Entries supplied
########################################

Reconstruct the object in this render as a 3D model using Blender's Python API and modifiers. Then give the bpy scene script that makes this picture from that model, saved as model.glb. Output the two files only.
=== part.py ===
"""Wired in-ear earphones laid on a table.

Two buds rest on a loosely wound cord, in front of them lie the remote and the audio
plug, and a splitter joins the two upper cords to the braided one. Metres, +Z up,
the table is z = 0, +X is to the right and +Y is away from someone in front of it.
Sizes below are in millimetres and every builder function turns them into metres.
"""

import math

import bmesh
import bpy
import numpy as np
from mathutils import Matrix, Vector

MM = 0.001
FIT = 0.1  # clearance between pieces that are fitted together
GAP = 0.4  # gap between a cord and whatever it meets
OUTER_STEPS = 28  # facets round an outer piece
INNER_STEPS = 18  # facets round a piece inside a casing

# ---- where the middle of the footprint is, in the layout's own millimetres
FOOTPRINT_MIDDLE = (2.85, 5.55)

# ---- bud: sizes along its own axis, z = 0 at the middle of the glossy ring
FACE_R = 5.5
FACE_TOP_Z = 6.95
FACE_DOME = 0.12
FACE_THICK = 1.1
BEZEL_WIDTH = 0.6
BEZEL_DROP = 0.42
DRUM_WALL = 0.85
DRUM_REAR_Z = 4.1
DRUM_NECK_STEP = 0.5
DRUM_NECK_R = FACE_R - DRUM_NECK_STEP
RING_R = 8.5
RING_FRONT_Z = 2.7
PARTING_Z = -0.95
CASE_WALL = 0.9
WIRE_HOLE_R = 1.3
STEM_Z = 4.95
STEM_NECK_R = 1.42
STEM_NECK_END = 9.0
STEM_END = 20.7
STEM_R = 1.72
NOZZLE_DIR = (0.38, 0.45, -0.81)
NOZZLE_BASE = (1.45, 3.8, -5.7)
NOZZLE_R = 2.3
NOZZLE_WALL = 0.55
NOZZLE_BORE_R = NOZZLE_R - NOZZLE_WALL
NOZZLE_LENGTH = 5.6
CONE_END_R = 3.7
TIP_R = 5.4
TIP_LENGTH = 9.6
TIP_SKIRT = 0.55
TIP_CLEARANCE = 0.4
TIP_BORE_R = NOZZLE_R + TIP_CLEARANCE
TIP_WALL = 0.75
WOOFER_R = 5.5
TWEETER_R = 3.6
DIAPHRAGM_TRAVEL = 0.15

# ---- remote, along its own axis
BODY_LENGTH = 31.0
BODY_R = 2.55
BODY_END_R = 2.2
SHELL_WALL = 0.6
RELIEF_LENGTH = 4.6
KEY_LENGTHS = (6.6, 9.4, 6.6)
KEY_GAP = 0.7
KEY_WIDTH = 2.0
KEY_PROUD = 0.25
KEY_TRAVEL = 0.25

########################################

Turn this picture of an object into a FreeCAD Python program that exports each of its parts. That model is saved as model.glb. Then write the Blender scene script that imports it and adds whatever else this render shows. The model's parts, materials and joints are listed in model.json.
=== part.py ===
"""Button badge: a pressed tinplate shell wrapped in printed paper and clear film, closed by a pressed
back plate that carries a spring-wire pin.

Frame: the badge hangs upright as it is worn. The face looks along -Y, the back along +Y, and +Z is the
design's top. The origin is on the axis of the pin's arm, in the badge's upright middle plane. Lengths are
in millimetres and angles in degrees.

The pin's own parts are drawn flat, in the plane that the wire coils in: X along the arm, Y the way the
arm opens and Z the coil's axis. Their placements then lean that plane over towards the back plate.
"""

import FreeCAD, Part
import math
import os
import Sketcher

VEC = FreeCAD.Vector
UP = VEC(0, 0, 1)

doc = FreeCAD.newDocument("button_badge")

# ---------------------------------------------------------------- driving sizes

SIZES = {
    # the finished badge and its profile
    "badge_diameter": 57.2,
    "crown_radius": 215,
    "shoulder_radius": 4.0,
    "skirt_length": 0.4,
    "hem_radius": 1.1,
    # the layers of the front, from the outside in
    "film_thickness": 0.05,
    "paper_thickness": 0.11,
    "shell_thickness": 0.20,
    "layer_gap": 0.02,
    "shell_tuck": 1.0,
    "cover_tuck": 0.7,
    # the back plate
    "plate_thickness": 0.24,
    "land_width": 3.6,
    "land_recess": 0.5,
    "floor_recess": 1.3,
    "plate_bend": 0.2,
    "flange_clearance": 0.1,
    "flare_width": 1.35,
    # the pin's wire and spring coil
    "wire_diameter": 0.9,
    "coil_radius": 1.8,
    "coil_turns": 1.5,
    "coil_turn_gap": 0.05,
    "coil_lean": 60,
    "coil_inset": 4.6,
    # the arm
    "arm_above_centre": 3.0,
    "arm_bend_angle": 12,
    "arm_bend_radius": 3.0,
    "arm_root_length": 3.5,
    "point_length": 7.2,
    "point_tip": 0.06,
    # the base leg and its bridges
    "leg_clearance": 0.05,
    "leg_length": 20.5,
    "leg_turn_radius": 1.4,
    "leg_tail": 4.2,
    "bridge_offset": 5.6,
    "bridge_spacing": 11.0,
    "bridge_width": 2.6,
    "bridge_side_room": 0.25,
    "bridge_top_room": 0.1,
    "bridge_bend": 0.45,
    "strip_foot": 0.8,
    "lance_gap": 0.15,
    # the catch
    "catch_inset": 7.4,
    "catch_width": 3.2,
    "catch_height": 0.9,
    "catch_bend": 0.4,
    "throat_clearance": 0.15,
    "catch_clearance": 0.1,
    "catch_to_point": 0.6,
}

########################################

Copy each line above that contains the string "parts".

Result
Turn this picture of an object into a FreeCAD Python program that exports each of its parts. That model is saved as model.glb. Then write the Blender scene script that imports it and adds whatever else this render shows. The model's parts, materials and joints are listed in model.json.
The pin's own parts are drawn flat, in the plane that the wire coils in: X along the arm, Y the way the